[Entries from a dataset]
******************************
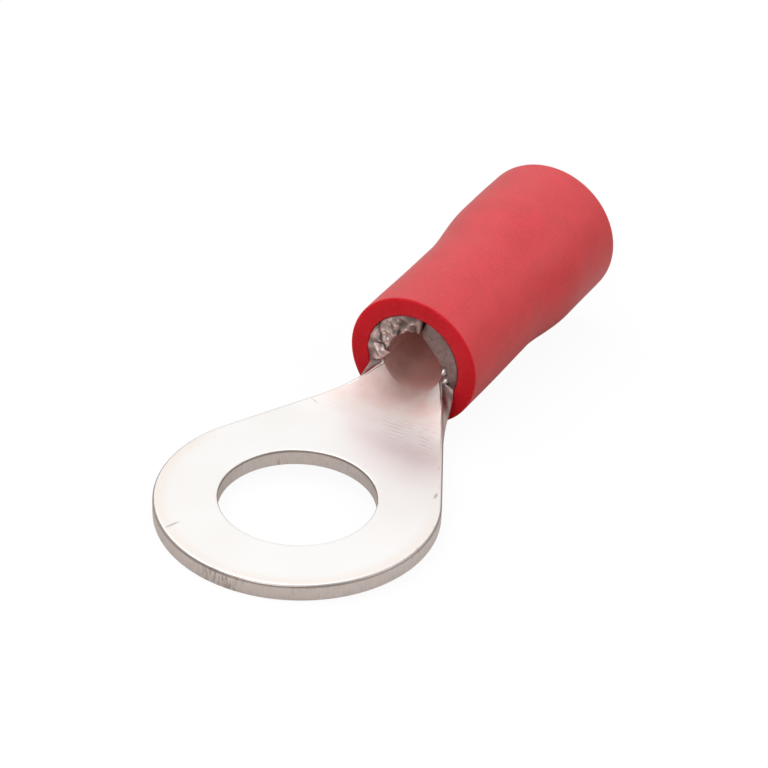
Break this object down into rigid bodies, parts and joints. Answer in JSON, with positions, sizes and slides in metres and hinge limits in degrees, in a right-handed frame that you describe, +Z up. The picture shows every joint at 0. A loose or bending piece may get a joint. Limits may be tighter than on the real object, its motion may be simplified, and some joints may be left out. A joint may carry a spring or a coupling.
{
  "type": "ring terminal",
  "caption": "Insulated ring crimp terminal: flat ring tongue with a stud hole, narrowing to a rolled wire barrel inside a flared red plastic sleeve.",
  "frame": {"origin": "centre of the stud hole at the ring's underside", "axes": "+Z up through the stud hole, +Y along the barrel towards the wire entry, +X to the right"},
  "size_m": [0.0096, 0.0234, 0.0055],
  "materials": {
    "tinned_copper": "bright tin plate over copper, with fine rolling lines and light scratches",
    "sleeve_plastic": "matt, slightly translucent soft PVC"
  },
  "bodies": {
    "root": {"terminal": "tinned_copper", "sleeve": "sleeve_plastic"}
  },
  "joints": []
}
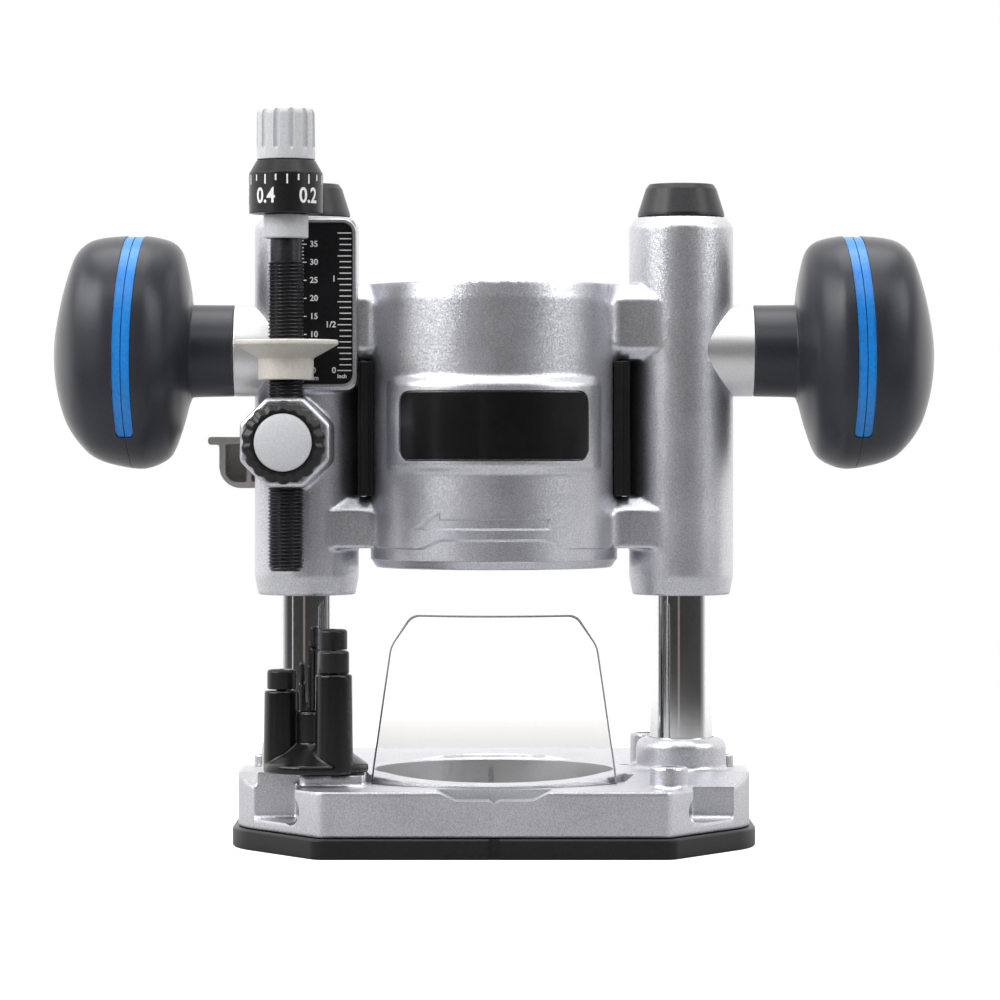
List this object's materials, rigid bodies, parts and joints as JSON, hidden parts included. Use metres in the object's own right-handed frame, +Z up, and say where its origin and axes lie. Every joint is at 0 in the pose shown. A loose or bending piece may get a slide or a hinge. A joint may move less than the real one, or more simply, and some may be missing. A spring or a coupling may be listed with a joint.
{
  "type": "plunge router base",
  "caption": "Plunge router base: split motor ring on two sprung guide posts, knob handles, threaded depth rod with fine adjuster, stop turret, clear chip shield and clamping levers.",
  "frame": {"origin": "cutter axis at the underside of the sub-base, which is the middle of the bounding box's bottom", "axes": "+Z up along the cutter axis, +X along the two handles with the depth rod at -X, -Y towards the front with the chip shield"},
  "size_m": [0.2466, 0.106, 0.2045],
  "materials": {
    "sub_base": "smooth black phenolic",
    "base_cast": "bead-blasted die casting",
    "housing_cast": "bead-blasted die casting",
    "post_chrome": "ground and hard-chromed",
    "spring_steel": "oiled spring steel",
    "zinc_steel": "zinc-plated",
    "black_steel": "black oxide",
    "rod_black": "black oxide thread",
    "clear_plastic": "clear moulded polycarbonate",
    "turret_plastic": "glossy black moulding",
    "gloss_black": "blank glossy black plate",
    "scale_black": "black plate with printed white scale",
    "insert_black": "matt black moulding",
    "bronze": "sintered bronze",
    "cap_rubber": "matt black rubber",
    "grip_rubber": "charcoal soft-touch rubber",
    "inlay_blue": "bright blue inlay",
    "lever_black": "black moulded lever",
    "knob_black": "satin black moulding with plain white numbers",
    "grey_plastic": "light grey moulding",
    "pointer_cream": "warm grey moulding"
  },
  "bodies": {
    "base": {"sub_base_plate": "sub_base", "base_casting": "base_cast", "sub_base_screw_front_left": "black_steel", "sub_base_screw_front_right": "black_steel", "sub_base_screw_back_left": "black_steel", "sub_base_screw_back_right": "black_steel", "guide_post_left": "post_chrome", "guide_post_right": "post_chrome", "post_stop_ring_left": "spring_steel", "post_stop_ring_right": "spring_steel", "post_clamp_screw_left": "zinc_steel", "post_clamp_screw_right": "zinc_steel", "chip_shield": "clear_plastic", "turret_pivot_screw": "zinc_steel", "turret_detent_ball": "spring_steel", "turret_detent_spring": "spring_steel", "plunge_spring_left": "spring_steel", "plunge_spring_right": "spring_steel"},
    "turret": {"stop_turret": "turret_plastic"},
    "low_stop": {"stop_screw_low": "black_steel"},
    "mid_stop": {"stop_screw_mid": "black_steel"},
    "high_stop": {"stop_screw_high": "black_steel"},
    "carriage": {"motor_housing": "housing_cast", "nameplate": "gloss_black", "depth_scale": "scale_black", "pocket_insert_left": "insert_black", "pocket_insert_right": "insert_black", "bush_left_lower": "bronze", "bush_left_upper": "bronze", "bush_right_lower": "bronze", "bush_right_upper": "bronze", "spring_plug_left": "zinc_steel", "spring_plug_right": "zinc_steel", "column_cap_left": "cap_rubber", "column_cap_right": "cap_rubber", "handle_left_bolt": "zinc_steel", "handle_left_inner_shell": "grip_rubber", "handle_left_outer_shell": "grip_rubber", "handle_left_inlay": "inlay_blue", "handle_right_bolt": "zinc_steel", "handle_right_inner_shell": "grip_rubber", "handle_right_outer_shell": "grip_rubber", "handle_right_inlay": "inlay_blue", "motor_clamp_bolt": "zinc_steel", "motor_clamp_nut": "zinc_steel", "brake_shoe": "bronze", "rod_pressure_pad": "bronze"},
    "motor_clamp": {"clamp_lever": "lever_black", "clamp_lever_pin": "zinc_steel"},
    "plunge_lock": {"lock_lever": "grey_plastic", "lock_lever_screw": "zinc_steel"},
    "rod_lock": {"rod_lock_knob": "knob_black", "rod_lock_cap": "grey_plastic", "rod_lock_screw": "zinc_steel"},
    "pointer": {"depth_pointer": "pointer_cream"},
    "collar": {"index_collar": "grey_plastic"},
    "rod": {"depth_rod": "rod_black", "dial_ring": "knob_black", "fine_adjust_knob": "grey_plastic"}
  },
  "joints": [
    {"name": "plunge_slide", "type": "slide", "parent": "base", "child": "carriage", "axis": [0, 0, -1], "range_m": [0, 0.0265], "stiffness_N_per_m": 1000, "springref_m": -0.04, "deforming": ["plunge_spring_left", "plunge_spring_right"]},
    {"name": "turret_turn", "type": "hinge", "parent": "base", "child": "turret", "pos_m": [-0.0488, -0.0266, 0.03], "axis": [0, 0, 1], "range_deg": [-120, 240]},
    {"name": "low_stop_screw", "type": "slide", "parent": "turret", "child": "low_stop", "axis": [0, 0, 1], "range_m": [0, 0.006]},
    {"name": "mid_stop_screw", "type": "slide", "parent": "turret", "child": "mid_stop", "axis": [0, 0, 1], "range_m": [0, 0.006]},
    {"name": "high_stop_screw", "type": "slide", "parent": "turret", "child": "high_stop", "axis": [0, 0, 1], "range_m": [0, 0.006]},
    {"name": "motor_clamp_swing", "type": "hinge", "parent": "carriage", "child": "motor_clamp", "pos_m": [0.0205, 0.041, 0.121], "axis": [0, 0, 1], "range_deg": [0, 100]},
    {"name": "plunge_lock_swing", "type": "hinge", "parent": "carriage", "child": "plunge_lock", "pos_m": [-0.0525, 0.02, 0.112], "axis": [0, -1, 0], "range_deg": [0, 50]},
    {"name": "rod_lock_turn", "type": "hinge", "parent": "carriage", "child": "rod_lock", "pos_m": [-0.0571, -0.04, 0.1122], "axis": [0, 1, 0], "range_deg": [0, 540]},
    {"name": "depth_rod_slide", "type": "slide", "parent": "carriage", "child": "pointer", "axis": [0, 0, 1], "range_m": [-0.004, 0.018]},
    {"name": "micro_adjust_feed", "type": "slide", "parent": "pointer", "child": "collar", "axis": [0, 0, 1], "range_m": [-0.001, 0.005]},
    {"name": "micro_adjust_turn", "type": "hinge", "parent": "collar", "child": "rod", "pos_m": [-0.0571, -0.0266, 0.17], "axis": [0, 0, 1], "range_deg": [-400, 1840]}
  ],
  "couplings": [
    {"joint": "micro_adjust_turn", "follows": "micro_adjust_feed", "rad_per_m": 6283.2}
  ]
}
******************************
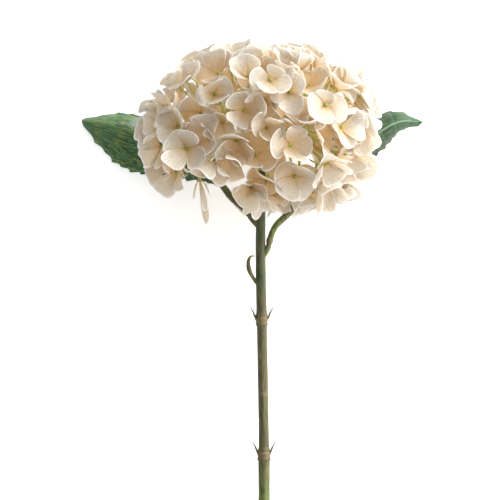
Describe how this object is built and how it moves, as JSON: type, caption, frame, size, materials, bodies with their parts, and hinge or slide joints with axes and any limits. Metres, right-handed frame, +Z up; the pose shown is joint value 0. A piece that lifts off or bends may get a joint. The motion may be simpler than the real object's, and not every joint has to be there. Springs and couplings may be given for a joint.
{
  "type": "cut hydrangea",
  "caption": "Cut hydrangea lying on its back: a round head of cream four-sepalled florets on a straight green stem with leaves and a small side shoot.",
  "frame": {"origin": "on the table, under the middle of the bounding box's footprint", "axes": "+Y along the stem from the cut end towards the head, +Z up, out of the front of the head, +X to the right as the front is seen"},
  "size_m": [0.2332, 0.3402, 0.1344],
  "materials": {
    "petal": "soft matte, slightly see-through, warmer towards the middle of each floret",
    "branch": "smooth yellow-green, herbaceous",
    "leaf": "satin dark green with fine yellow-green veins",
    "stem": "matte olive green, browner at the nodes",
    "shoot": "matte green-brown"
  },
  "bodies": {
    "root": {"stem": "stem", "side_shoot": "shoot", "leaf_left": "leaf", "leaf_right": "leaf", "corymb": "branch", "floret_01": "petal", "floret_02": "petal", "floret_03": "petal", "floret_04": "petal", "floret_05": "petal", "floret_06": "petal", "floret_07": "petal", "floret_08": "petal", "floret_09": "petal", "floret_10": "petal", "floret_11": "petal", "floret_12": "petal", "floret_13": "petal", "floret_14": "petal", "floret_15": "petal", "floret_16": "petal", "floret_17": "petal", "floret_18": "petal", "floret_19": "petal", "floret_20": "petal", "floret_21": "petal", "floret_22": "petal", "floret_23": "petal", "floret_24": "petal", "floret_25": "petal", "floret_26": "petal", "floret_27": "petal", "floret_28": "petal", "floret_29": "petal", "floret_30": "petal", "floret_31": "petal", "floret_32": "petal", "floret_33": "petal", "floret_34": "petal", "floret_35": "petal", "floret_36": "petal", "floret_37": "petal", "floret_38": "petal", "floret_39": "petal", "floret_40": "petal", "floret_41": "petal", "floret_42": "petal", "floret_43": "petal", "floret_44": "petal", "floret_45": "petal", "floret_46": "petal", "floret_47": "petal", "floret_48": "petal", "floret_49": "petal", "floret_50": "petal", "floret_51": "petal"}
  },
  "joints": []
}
******************************
* [WHAT YOU WILL DO]: Copy each line above that contains the word "bending".

* [RESPONSE]:
Break this object down into rigid bodies, parts and joints. Answer in JSON, with positions, sizes and slides in metres and hinge limits in degrees, in a right-handed frame that you describe, +Z up. The picture shows every joint at 0. A loose or bending piece may get a joint. Limits may be tighter than on the real object, its motion may be simplified, and some joints may be left out. A joint may carry a spring or a coupling.
List this object's materials, rigid bodies, parts and joints as JSON, hidden parts included. Use metres in the object's own right-handed frame, +Z up, and say where its origin and axes lie. Every joint is at 0 in the pose shown. A loose or bending piece may get a slide or a hinge. A joint may move less than the real one, or more simply, and some may be missing. A spring or a coupling may be listed with a joint.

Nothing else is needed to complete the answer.